The Commission concluded that 23 countries have strategic deficiencies in their anti-money laundering/ counter terrorist financing regimes. This includes 12 countries listed by the Financial Action Task Force and 11 additional jurisdictions. Some of the countries listed today are already on the current EU list, which includes 16 countries. A new listing methodology reflects the stricter criteria of the 5th anti-money laundering directive in force since July 2018, and based on an analysis of 54 priority jurisdictions. The countries assessed meet at least one of the following criteria: they have systemic impact on the integrity of the EU financial system; they are reviewed by the International Monetary Fund as international offshore financial centres; they have economic relevance and strong economic ties with the EU. Vera Jourova, commissioner for justice, consumers and gender equality said ‘we have established the strongest anti-money laundering standards in the world, but we have to make sure that dirty money from other countries does not find its way to our financial system.

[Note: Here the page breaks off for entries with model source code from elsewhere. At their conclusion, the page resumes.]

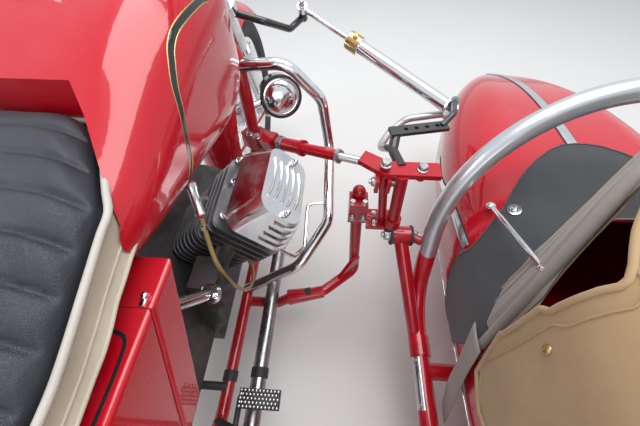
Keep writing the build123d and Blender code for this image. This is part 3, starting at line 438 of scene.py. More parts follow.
def frame_of(direction):
    """Two unit vectors square to a direction, and the direction itself."""
    w = Vector(direction).normalized()
    u = w.cross(Vector((0, 0, 1)) if abs(w.z) < 0.9 else Vector((1, 0, 0))).normalized()
    return u, w.cross(u), w


def turned(profile, place, direction, sides=28, phase=0.0):
    """A part turned about an axis: the profile's (radius, height) pairs, in millimetres."""
    u, v, w = frame_of(direction)
    rows = []
    for radius, height in profile:
        rows.append([place + w * (height / 1000) + (u * math.cos(a) + v * math.sin(a)) * (radius / 1000)
                     for a in (phase + 2 * math.pi * i / sides for i in range(sides))])
    return grid(rows, closed=True, capped=True)


def band(inner, outer, half, slope, place, direction, sides, phase=0.0):
    """A sleeve of a half length whose ends slope from its outer to its inner radius, in millimetres."""
    return turned([(inner, -half), (outer, slope - half), (outer, half - slope), (inner, half)],
                  place, direction, sides, phase)


def smooth_line(points, steps=8):
    """Points on a smooth line through the given points."""
    line = []
    ends = [2 * points[0] - points[1], *points, 2 * points[-1] - points[-2]]
    for a, b, c, d in zip(ends, ends[1:], ends[2:], ends[3:]):
        for i in range(steps):
            t = i / steps
            line.append(0.5 * (2 * b + (c - a) * t + (2 * a - 5 * b + 4 * c - d) * t * t
                               + (3 * b - a - 3 * c + d) * t ** 3))
    return line + [points[-1]]


def rod(points, radius, sides=12, steps=8, ring=False):
    """A round rod along a smooth line, or a closed ring of it; the radius is in millimetres."""
    line = smooth_line(points, steps) if len(points) > 2 else list(points)
    if ring:
        line = line[:-1]
    rows, u = [], None
    for i, p in enumerate(line):
        before = line[i - 1] if (i or ring) else p
        after = line[(i + 1) % len(line)] if (i + 1 < len(line) or ring) else p
        w = (after - before).normalized()
        u = (frame_of(w)[0] if u is None else (u - w * u.dot(w)).normalized())
        v = w.cross(u)
        rows.append([p + (u * math.cos(a) + v * math.sin(a)) * (radius / 1000)
                     for a in (2 * math.pi * k / sides for k in range(sides))])
    if ring:
        rows.append(rows[0])
    return grid(rows, closed=True, capped=not ring)


# %% [markdown]
# A fastener is a washer with a hexagon head on it, and then a dome or the end of its stud. Many of them make
# one piece from a table, because they differ only in place, direction and size.

# %% Bolts and nuts


def bolt(place, direction, size, domed=False, stud=0.0):
    """A washer and a hexagon head across flats of a size, or a domed nut, in millimetres."""
    r = size / 2 / math.cos(math.pi / 6)
    washer = turned([(r * 1.08, -0.4), (r * 1.12, 0.2), (r * 1.12, size * 0.1), (r * 1.05, size * 0.14)],
                    place, direction, 28)
    head = turned([(r, size * 0.12), (r, size * 0.56), (r * 0.86, size * 0.66)], place, direction, 6, 0.3)
    parts = [washer, head]
    if domed:
        parts.append(turned([(r * 0.78, size * 0.6), (r * 0.74, size * 0.85), (r * 0.52, size * 1.08),
                             (r * 0.1, size * 1.18)], place, direction, 24))
    elif stud:
        parts.append(turned([(r * 0.48, size * 0.6), (r * 0.48, size * 0.66 + stud),
                             (r * 0.36, size * 0.7 + stud)], place, direction, 16))
    return parts


def bolts(name, table, material, body="outfit"):
    """Many bolts as one piece: (x, y, z, direction, size, domed, stud) in the source's millimetres."""
    parts = []
    for x, y, z, direction, size, *more in table:
        parts += bolt(at(x, y, z), direction, size, *more)
    return shown(name, parts, material, body)


# %% [markdown]
# Painted lines, bright strips and ribs lie on surfaces that curve two ways. Each point of the strip's section
# is dropped on the nearest point of the surface, so the strip follows it without a gap.

# %% Strips on a surface


def skin_of(name):
    """A tree over a CAD node that finds the nearest point of its surface."""
    mesh = nodes[name].data
    mesh.calc_loop_triangles()
    return BVHTree.FromPolygons([v.co.copy() for v in mesh.vertices],
                                [list(t.vertices) for t in mesh.loop_triangles])


def moulding(surface, path, width, height, crown=0.4, shift=0.0):
    """A strip laid on a surface along a path of points in the frame; its sizes are in millimetres."""
    section = [(-0.5, -0.3), (-0.5, 0.55), (-0.36, 0.85), (-crown * 0.5, 1), (crown * 0.5, 1), (0.36, 0.85),
               (0.5, 0.55), (0.5, -0.3)]
    rows = []
    line = smooth_line(path, 10)
    for i, p in enumerate(line):
        near, normal, _, _ = surface.find_nearest(p)
        w = (line[min(i + 1, len(line) - 1)] - line[max(i - 1, 0)]).normalized()
        side = w.cross(normal).normalized()
        row = []
        for across_part, up in section:
            spot = near + side * ((across_part * width + shift) / 1000)
            foot, foot_normal, _, _ = surface.find_nearest(spot)
            row.append(foot + foot_normal * (up * height / 1000))
        rows.append(row)
    return grid(rows, closed=True, capped=True)


# %% [markdown]
# The outlines of the soft goods are tables: a station along the motorcycle and a size there. They are read
# straight between two rows, and a mean of a few readings rounds their corners.

# %% Tables and easing


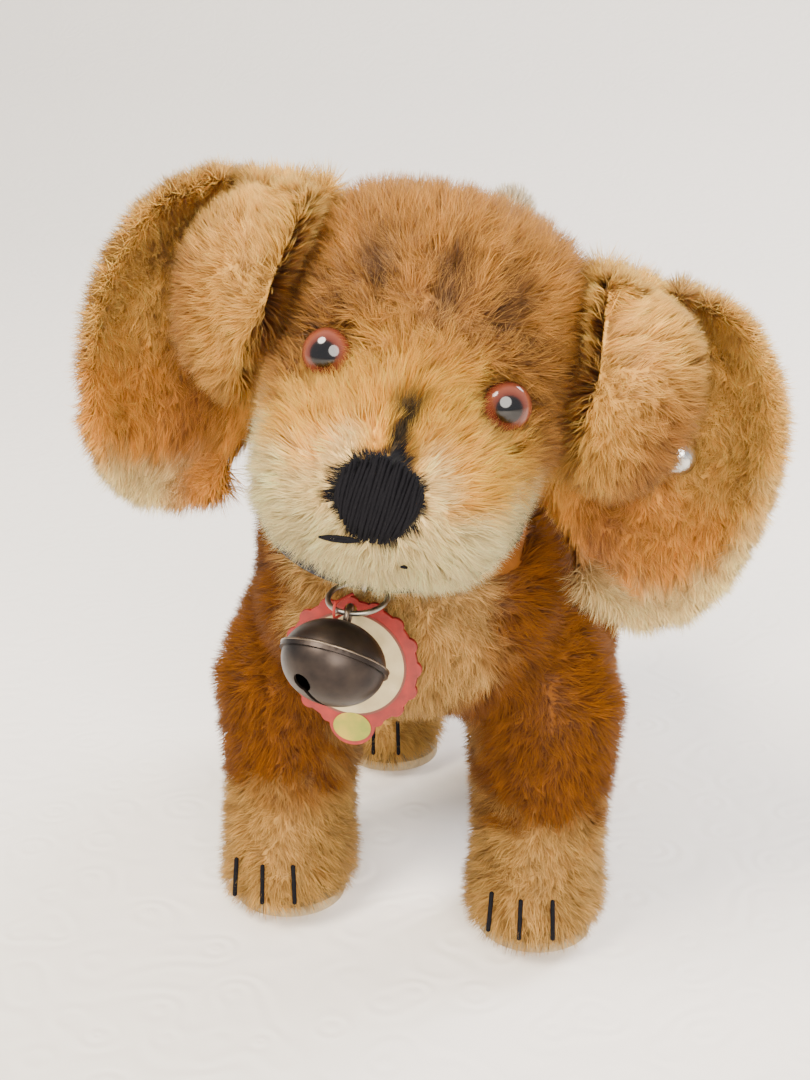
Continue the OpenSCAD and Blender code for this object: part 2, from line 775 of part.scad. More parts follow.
module button_place() { translate(button_at) rotate([90, 0, 0]) children(); }
module ear_button() {
    color("silver") in_head() button_place() {
        translate([0, 0, 3.2]) intersection() {
            translate([0, 0, -2.4]) sphere(3.9, $fn = 48);
            cylinder(r = button_d / 2, h = 3, $fn = 48);
        }
        translate([0, 0, 1.4]) cylinder(r = 0.9, h = 2, $fn = 24);
    }
}

// The outer box's middle goes over the origin: the ears are its sides, the muzzle and tail its ends
function rims() = [for (j = [0 : ear_cols], side = [-1, 1])
    ear_mid(1, j / ear_cols) + [0, side * ear_thick(1), 0]];
function posed(p) = let (c = hinge_at + [0, 0, ear_top])
    c + turn_z(turn_y(p - c, ear_drop), -ear_turn);
box_left = max([for (p = rims()) on_head(p)[0]]);
box_right = min([for (p = rims()) let (q = posed(p)) on_head([-q[0], q[1], q[2]])[0]]);
box_front = on_head([0, -muzzle_reach - 0.8, 14])[1];
box_back = rump_back + 7 + 0.81 * tail_r;
middle = [(box_left + box_right) / 2, (box_front + box_back) / 2, 0];

placed() {
    body_side_left();
    body_side_right();
    belly_gusset();
    body_stuffing();
    sole(0);  // sole_front_left
    sole(1);  // sole_front_right
    sole(2);  // sole_rear_left
    sole(3);  // sole_rear_right
    claws(0);  // claws_front_left
    claws(1);  // claws_front_right
    claws(2);  // claws_rear_left
    claws(3);  // claws_rear_right
    leg_wire(wire_front_y, wire_front_x, leg_wire_r, wire_foot);  // leg_wire_front
    leg_wire(wire_rear_y, wire_rear_x, leg_wire_r, wire_foot);  // leg_wire_rear
    tail_cover();
    tail_stuffing();
    neck_disc_body();
    neck_washer_body();
    neck_disc_head();
    neck_washer_head();
    neck_cotter_pin();
    collar_strap();
    collar_buckle();
    collar_staple();
    collar_ring();
    bell_top();
    bell_bottom();
    bell_eye();
    bell_pellet();
    tag_card();
    tag_thread();
    head_side(1);  // head_side_left
    head_side(-1);  // head_side_right
    head_gusset();
    head_stuffing();
    eye_glass(1);  // eye_glass_left
    eye_glass(-1);  // eye_glass_right
    eye_backing(1);  // eye_backing_left
    eye_backing(-1);  // eye_backing_right
    eye_shank(1);  // eye_shank_left
    eye_shank(-1);  // eye_shank_right
    nose_stitching();
    mouth_stitching();
    color("#c98f45") ear_layer_on(1, -1);  // ear_front_left
    color("#b5823f") ear_layer_on(1, 1);  // ear_back_left
    color("#c98f45") ear_layer_on(-1, -1);  // ear_front_right
    color("#b5823f") ear_layer_on(-1, 1);  // ear_back_right
    ear_button();
}
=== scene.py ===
import json
import math
import bmesh
import bpy
import numpy as np
from mathutils import Matrix, Vector
from mathutils.bvhtree import BVHTree


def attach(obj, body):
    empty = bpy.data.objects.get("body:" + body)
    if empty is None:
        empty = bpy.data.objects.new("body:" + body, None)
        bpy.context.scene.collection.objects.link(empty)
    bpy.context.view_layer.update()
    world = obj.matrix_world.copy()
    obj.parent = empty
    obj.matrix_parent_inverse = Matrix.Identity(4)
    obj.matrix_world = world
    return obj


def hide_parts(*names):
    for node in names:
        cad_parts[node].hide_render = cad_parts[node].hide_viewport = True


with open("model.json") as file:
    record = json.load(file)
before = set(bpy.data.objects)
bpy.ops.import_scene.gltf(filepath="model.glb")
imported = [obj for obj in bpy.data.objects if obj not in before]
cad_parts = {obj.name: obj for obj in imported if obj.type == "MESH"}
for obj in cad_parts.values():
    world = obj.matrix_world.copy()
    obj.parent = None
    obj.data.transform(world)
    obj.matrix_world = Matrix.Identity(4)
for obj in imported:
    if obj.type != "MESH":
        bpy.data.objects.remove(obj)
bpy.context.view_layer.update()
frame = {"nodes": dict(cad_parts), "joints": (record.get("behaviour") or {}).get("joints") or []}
mm = 0.001
nodes = frame["nodes"]
joints = {j["name"]: j for j in frame["joints"]}


def linear(hexColour, alpha=1.0):
    out = []
    for i in (1, 3, 5):
        v = int(hexColour[i:i + 2], 16) / 255
        out.append(v / 12.92 if v <= 0.04045 else ((v + 0.055) / 1.055) ** 2.4)
    return (*out, alpha)


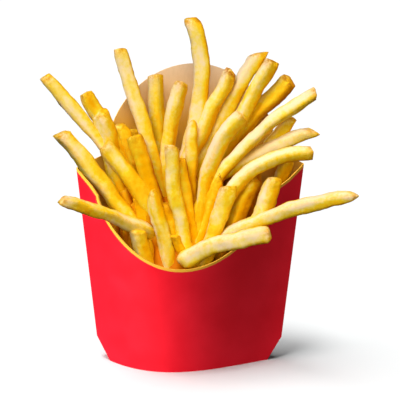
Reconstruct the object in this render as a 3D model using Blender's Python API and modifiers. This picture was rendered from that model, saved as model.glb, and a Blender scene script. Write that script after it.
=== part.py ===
"""French fries standing in a folded paperboard scoop carton.

Frame: metres, +Z up, the scooped front faces -Y, and the origin is the middle of the base.
The dimensions below are in millimetres, and MM turns them into metres.
"""

import math
import random

import bmesh
import bpy
from mathutils import Vector

MM = 0.001

# Carton: one blank whose front, base and back are a single strip, glued up its two side creases.
BOARD = 0.6
RIM_HALF_WIDTH = 54.0
BASE_HALF_WIDTH = 44.0
CREASE_TOP = 96.0
FRONT_BOW = (21.0, 27.5)  # how far the front bulges, at the base and at the crease top
BACK_BOW = (20.0, 24.0)
FRONT_SKEW = -0.5  # the front bulges more on its -X side
RIM_TWIST = 8.0  # the -X wing leans forward by this much and the +X wing back
GUSSET_HEIGHT = 10.6  # the side creases end this far above the table
SHOULDER = (46.4, 89.2)  # where a wing's straight edge meets the scoop, across and up
SCOOP_CENTRE = -1.8
SCOOP_HALF_WIDTH = 41.3
SCOOP_BOTTOM = 51.9
SCOOP_TOP = 85.2
SCOOP_POWER = 1.4  # 1 makes the scoop half an ellipse, and more makes it narrower below
ARCH_RADIUS = 40.4
ARCH_TOP = 141.0
WING_STEPS = 5
SCOOP_STEPS = 18
PANEL_ROWS = 5
BASE_ROWS = 4

# Core of the heap, which fills the carton and rises inside the fan of fries: height and share of the carton.
CORE_LEVELS = (
    (1.4, 0.0),
    (1.4, 0.78),
    (13.0, 0.9),
    (30.0, 0.92),
    (45.0, 0.92),
    (53.0, 0.8),
    (66.0, 0.62),
    (80.0, 0.42),
    (88.0, 0.0),
)
CORE_SIDES = 24

# Fry: a square stick with its long edges chamfered, bent along a quadratic curve.
FRY_LENGTH_STEPS = 5
FRY_CHAMFER = 0.16  # share of the width
ROLL_RANGE = 40.0  # degrees
END_SLANT = 0.35
SEED = 11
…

Dirty money is the lifeblood of organised crime and terrorism. I invite the countries listed to remedy their deficiencies swiftly. The Commission stands ready to work closely with them to address these issues in our mutual interest.’

Next steps

The Commission adopted the list in the form of a delegated regulation. It will now be submitted to the European Parliament and Council for approval within one month (with a possible one-month extension). Following approval, the delegated regulation once published will enter into force after 20 days. The Commission will continue its engagement with the countries identified as having strategic deficiencies in the present delegated regulation and will further engage especially on the delisting criteria. This list enables the countries concerned to better identify the areas for improvement in order to pave the way for a possible delisting once strategic deficiencies are addressed. The Commission will follow up on progress made by listed countries, continue monitoring those reviewed and start assessing additional countries, in line with its published methodology, and update the list accordingly.